→ Work required
Extract every line of the material below and reproduce it faithfully.

→ Recorded data

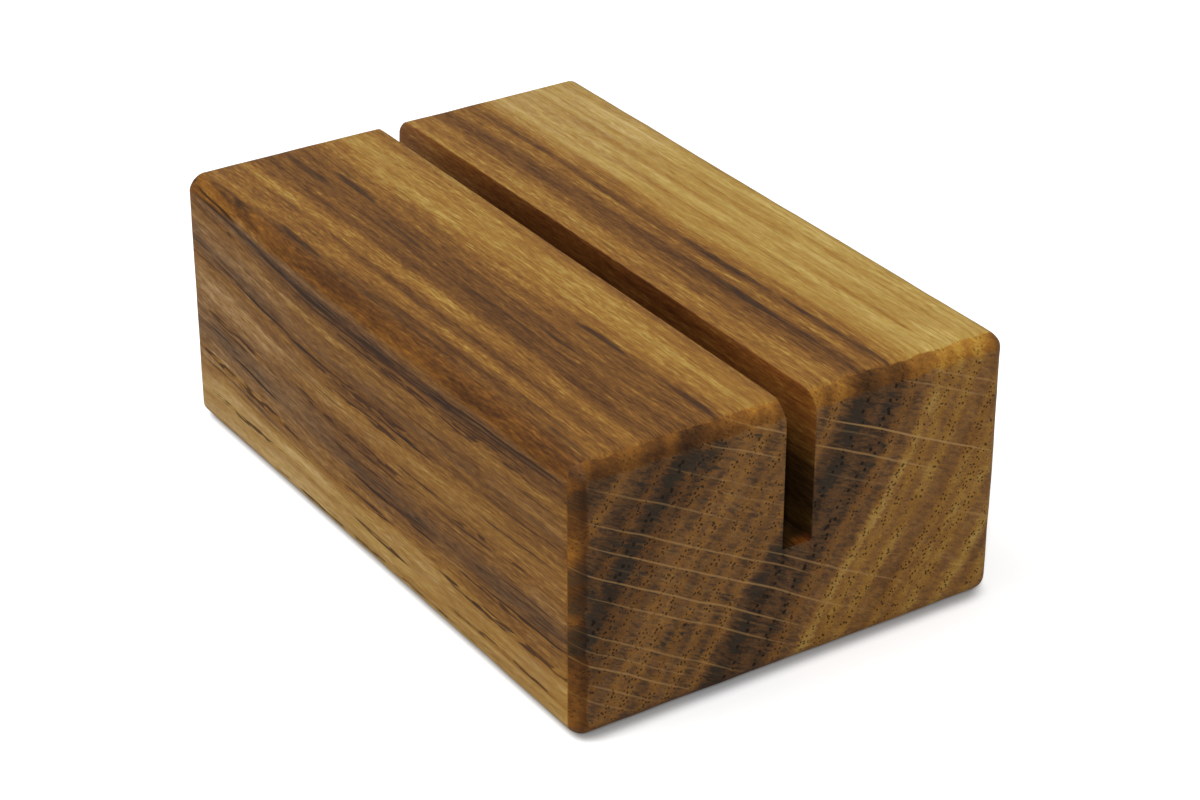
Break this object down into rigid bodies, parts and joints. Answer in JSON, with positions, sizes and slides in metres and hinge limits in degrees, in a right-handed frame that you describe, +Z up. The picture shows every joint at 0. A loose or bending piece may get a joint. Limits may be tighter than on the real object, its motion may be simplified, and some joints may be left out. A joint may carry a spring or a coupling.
{
  "type": "place card holder",
  "caption": "Solid oak block with softened edges and a sawn slot along its top that holds a place card upright.",
  "frame": {"origin": "centre of the underside, on the surface that the block stands on", "axes": "+Y along the grain and the slot, towards the back end; +Z up; +X to the right when the near end grain is faced"},
  "size_m": [0.045, 0.0694, 0.0264],
  "materials": {
    "oak": "oiled satin, open grain, with dark streaks"
  },
  "bodies": {
    "root": {"block": "oak"}
  },
  "joints": []
}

→ Problem solution
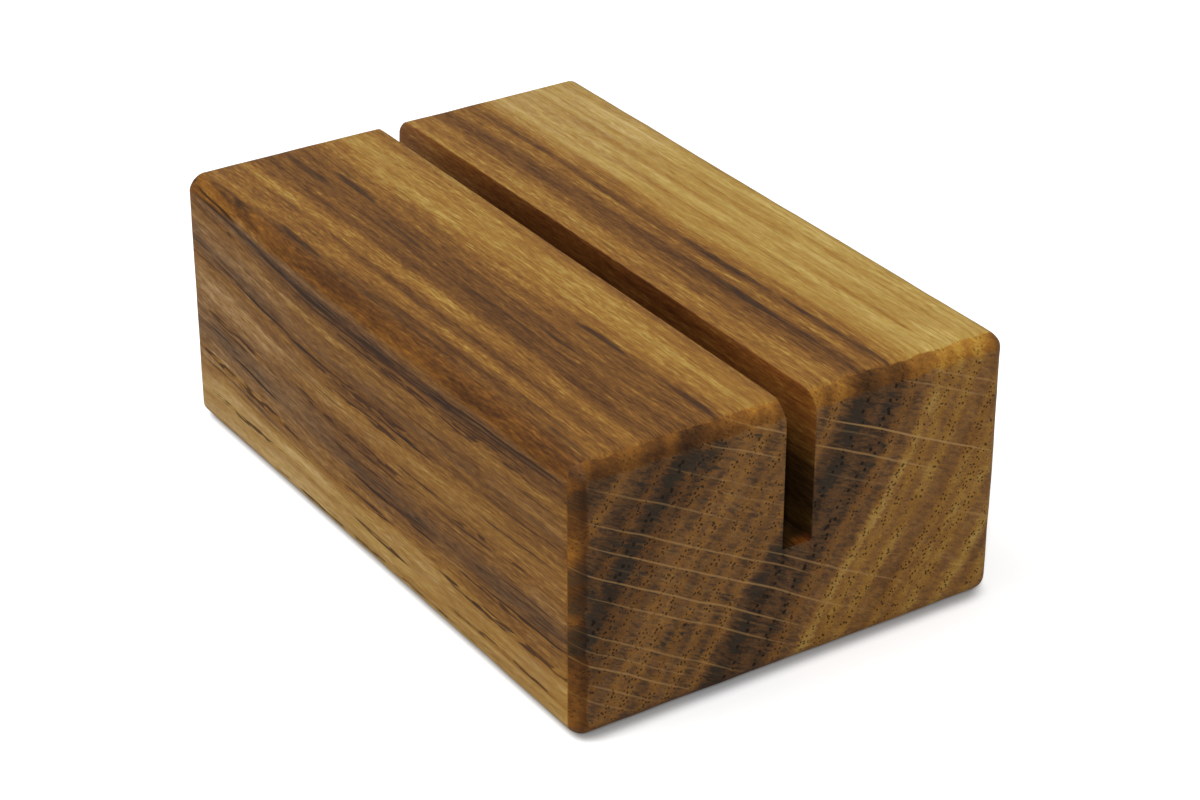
Break this object down into rigid bodies, parts and joints. Answer in JSON, with positions, sizes and slides in metres and hinge limits in degrees, in a right-handed frame that you describe, +Z up. The picture shows every joint at 0. A loose or bending piece may get a joint. Limits may be tighter than on the real object, its motion may be simplified, and some joints may be left out. A joint may carry a spring or a coupling.
{
  "type": "place card holder",
  "caption": "Solid oak block with softened edges and a sawn slot along its top that holds a place card upright.",
  "frame": {"origin": "centre of the underside, on the surface that the block stands on", "axes": "+Y along the grain and the slot, towards the back end; +Z up; +X to the right when the near end grain is faced"},
  "size_m": [0.045, 0.0694, 0.0264],
  "materials": {
    "oak": "oiled satin, open grain, with dark streaks"
  },
  "bodies": {
    "root": {"block": "oak"}
  },
  "joints": []
}